Esta semana se celebró el centenario del nacimiento de Pavese y esto me llevó a releer páginas de su diario. Ahí, al final, y poco antes de que se matara, dejó escrito: “Los suicidas son homicidas tímidos. Masoquismo en vez de sadismo”. Maupassant (que se murió de enfermo un año después de intentar suicidarse) lo definió de un modo casi inverso: “El suicidio es el sublime valor de los vencidos”.
Antes de quitarse la vida, Jean Améry escribió un libro extraordinario sobre el suicidio (Levantar la mano sobre uno mismo) donde explica que la primera lógica de la que escapa el suicida es la del axioma que está a la base del comportamiento vitalista de casi todos los entusiastas: “la vida es el bien supremo”. Si esto se niega, “la vida no es el bien supremo”, o si no siempre lo es, o si en determinadas circunstancias la vida es lo contrario, un gran peso y un gran mal, se entenderá mejor el salto que dan, que deben dar, los suicidas. Su mundo no es nuestro mundo.
Por no entender este pensamiento elemental (que a veces la vida no es buena) los Estados y las religiones han perseguido durante mucho tiempo el suicidio, calificándolo de delito y de pecado. En algunos países, incluso, se llega al absurdo de castigar el suicidio con la pena de muerte. Toman el cuerpo exánime del suicida, lo cuelgan y lo exponen al escarnio público, para que aprendan. De alguna manera la Iglesia, al prohibir que los suicidas fueran “enterrados en sagrado”, castigaba con la pena del destierro (del cementerio) a los suicidas, considerados como “discípulos de Judas”. Su posición, por suerte, se ha vuelto más compasiva.
Hay quienes se matan tranquilos, planeándolo muy bien; otros, en un arranque repentino de autodestrucción. Unos sobrios, otros drogados. El poeta Juan Manuel Roca desaconseja que nos matemos borrachos: “Es el problema del alcohol —dice—; alguien puede suicidarse y al día siguiente no acordarse de nada”. Es un chiste, pero podría no serlo. Un gran experto inglés en suicidios literarios, A. Alvarez, intentó suicidarse, borracho, una noche de Navidad. Se despertó tres días después sin acordarse de nada, pero con la sensación de que ya sería para siempre un suicida frustrado. También él escribió un estudio estupendo sobre el suicidio: El dios salvaje.
Creo que la raza de los escritores suicidas, pero indecisos, se han inventado otro tipo de estrategia para no matarse, y para ni siquiera intentarlo. Me refiero a los escritores que, en vez de dar el salto, trasladan el propio suicidio a sus personajes. Así hicieron Shakespeare con Ofelia, Romeo y Julieta, Goethe con el joven Werther, Tolstói con Anna y Schnitzler con el subteniente Gustl. Es raro, pero si uno suicida a alguien en un libro, se experimenta una muerte que de alguna manera sacia la ansiedad por la propia muerte. Lo sé por experiencia propia.

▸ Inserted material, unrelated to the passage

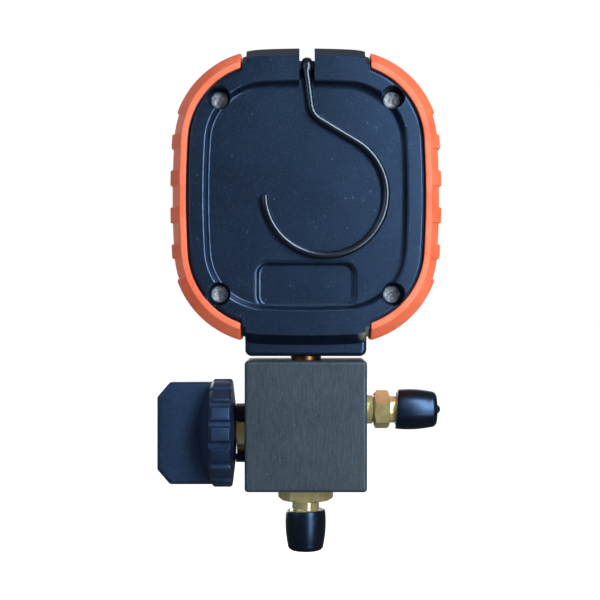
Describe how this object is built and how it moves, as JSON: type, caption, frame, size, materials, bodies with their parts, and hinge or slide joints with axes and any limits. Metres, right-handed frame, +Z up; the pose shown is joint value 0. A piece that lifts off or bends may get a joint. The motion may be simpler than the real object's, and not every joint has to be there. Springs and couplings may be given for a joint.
{
  "type": "refrigerant manifold gauge",
  "caption": "Single-valve refrigerant manifold gauge: dial case with bumpers and a fold-out hook, valve block with a knob, side and bottom flare ports under pull-off caps.",
  "frame": {"origin": "centre of the bottom flare port's nose face, on the port's axis", "axes": "+Z up along the bottom port and the gauge's stem, -Y out of the dial, +Y out of the back cover, +X towards the valve knob, -X towards the side port"},
  "size_m": [0.1, 0.038, 0.1759],
  "materials": {
    "case_plastic": "fine grain",
    "cover_plastic": "fine grain",
    "bumper_rubber": "satin",
    "screw_steel": "zinc plated",
    "hook_wire": "gloss black",
    "pin_steel": "satin",
    "bezel_plastic": "satin",
    "lens_clear": "clear",
    "gasket_rubber": "matte",
    "dial_paint": "satin white",
    "small_screws": "turned",
    "pointer_paint": "satin black",
    "gear_brass": "stamped",
    "shaft_steel": "ground",
    "tube_bronze": "drawn",
    "spring_bronze": "rolled",
    "socket_brass": "turned",
    "block_anodised": "dark anodised, brushed",
    "fitting_brass": "turned",
    "seal_white": "satin",
    "cap_rubber": "gloss",
    "ring_plastic": "satin",
    "piston_brass": "turned",
    "knob_plastic": "fine grain"
  },
  "bodies": {
    "housing": {"case_body": "case_plastic", "back_cover": "cover_plastic", "bumper_left": "bumper_rubber", "bumper_right": "bumper_rubber", "cover_screws": "screw_steel", "socket_screws": "screw_steel", "hook_pin": "pin_steel", "bezel_ring": "bezel_plastic", "lens": "lens_clear", "lens_gasket": "gasket_rubber", "dial_plate": "dial_paint", "dial_screws": "small_screws", "movement_screws": "small_screws", "movement_front_plate": "gear_brass", "movement_rear_plate": "gear_brass", "movement_pillars": "gear_brass", "bourdon_tube": "tube_bronze", "hairspring": "spring_bronze", "gauge_socket": "socket_brass", "manifold_block": "block_anodised", "side_fitting": "fitting_brass", "bottom_fitting": "fitting_brass", "valve_bonnet": "fitting_brass", "stem_seal": "seal_white", "side_seal": "seal_white", "bottom_seal": "seal_white", "stem_packing": "seal_white", "bonnet_ring": "ring_plastic"},
    "hook": {"hook": "hook_wire"},
    "sector": {"sector_gear": "gear_brass"},
    "pointer": {"pinion_shaft": "shaft_steel", "pointer": "pointer_paint"},
    "link": {"link": "gear_brass"},
    "tube_tip": {"tube_tip": "tube_bronze"},
    "piston": {"valve_piston": "piston_brass", "piston_seal": "seal_white", "piston_oring": "gasket_rubber"},
    "knob": {"knob": "knob_plastic", "valve_stem": "shaft_steel"},
    "side_cap": {"side_cap": "cap_rubber"},
    "bottom_cap": {"bottom_cap": "cap_rubber"}
  },
  "joints": [
    {"name": "hook_swing", "type": "hinge", "parent": "housing", "child": "hook", "pos_m": [-0.0004, 0.01315, 0.16475], "axis": [1, 0, 0], "range_deg": [0, 180]},
    {"name": "sector_swing", "type": "hinge", "parent": "housing", "child": "sector", "pos_m": [0.01471, 0, 0.10821], "axis": [0, -1, 0], "range_deg": [0, 38.57]},
    {"name": "pointer_turn", "type": "hinge", "parent": "housing", "child": "pointer", "pos_m": [0, 0, 0.12055], "axis": [0, 1, 0], "range_deg": [0, 270.01], "deforming": ["hairspring"]},
    {"name": "link_swing", "type": "hinge", "parent": "sector", "child": "link", "pos_m": [0.01886, 0, 0.10517], "axis": [0, -1, 0], "range_deg": [-38.6, 0]},
    {"name": "tube_flex", "type": "slide", "parent": "housing", "child": "tube_tip", "axis": [0.2907, 0, 0.9568], "range_m": [0, 0.00341], "deforming": ["bourdon_tube"]},
    {"name": "piston_travel", "type": "slide", "parent": "housing", "child": "piston", "axis": [1, 0, 0], "range_m": [0, 0.00251]},
    {"name": "valve_turn", "type": "hinge", "parent": "piston", "child": "knob", "pos_m": [0, 0, 0.0377], "axis": [1, 0, 0], "range_deg": [0, 720]},
    {"name": "side_cap_pull", "type": "slide", "parent": "housing", "child": "side_cap", "axis": [-1, 0, 0], "range_m": [0, 0.03]},
    {"name": "bottom_cap_pull", "type": "slide", "parent": "housing", "child": "bottom_cap", "axis": [0, 0, -1], "range_m": [0, 0.03]}
  ],
  "couplings": [
    {"joint": "pointer_turn", "follows": "sector_swing", "ratio": 7},
    {"joint": "link_swing", "follows": "sector_swing", "ratio": -1},
    {"joint": "tube_flex", "follows": "sector_swing", "m_per_rad": 0.0050505},
    {"joint": "piston_travel", "follows": "valve_turn", "m_per_rad": 0.00019894}
  ]
}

Otros, en cambio, se despiden con ira. Me gusta la furia final de Chatterton: “Adiós, Bristol, inmunda ciudad de ladrillos. / Amantes de la riqueza, adoradores del engaño”. Piensa uno en los ladrillos de nuestras ciudades, y lo entiende. Supongo que si el cuerpo no tiene el buen gusto de morirse a tiempo, uno tiene el deber ineludible de matarse. Pero mientras llega ese último instante de lucidez en las tinieblas, habrá que seguir viviendo.